Can you imagine? It's enough to be told what to do by our parents and teachers, but to have random passersby on the street at any moment just come up to you and criticize you? That would suck, to say the least.
Ever since then I've made it a point to talk to Layphil when I see him. And sometimes I fail. Sometimes I think I'm "too busy" or I take an alternate route home to avoid running into him. And that's shitty of me. It comes from this feeling we're conditioned to have that Layphil is somehow deserving of his lot, and now, less than us. Where he doesn't merit our concern despite the fact that he's living on the street and hungry -- like, hello! Are we completely numb to his suffering? Is he really that unworthy of our time? You're telling me that I can't afford to miss the Devils pregame show at 6:30?
It's bullshit.
Look, I could go on and on. I could tell you about Randy, "The Gladiator" who's "violent as all hell, but (has got) a kind heart" and who gave me a morning exercise routine which he used while in the Marines. I could tell you about "The Uruguayan" who was a painter but suffers from some mental issues as a result of led exposure, but who has managed to build himself a makeshift shelter under a railway, which includes a chimney, a sofa, a window, and a door with a lock on it. I could tell you about Anthony, "Chori," Moses the Hari Krishna guy, and so on.
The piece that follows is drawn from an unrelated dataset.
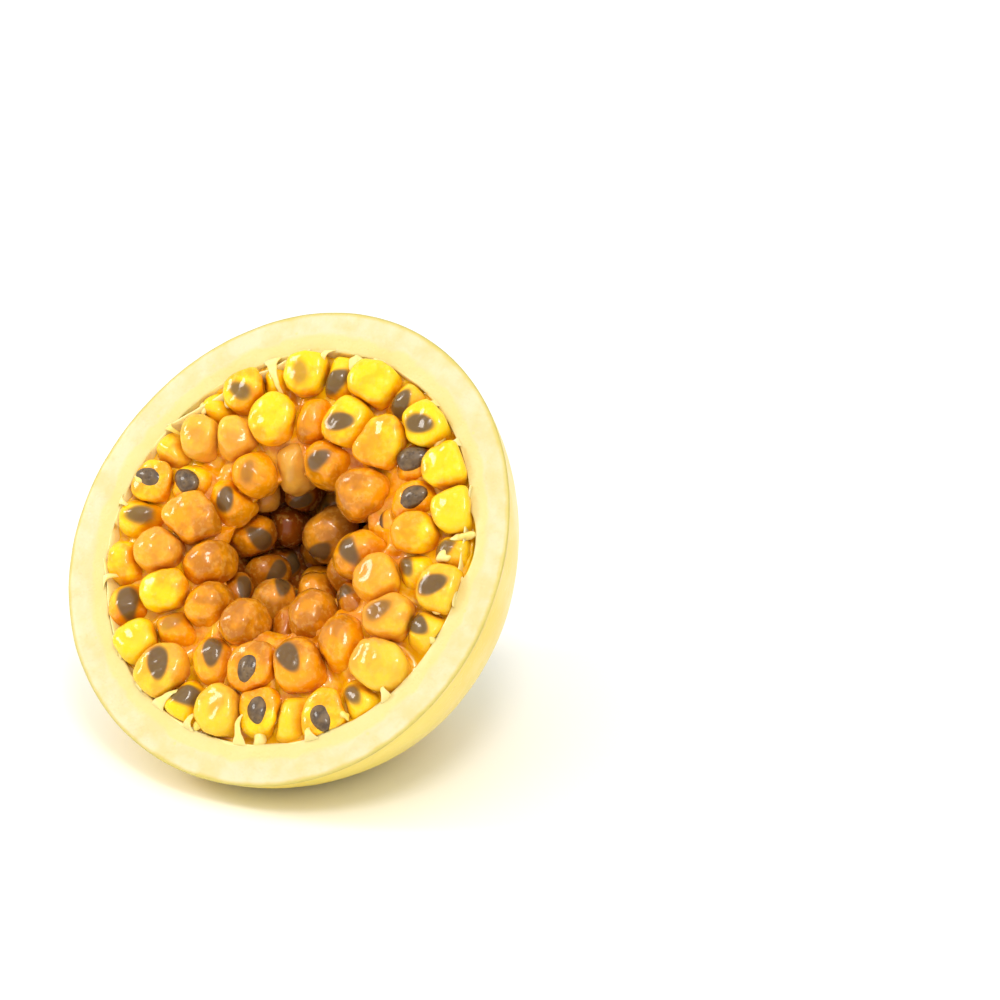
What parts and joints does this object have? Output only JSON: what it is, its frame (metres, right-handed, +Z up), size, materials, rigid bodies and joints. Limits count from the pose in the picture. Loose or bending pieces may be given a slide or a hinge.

The point is, please start treating homeless people as people, like you would anyone else. How would you react if you saw your cousin or your friend on the streets?
Act with that kind of compassion towards them.
It's not about your loose change. It's about your time and attention. Show them they matter to at least one person in this world. Show them they matter at least enough for a greeting and a conversation every time you see them.
Don't just throw your change at them. Be their friend.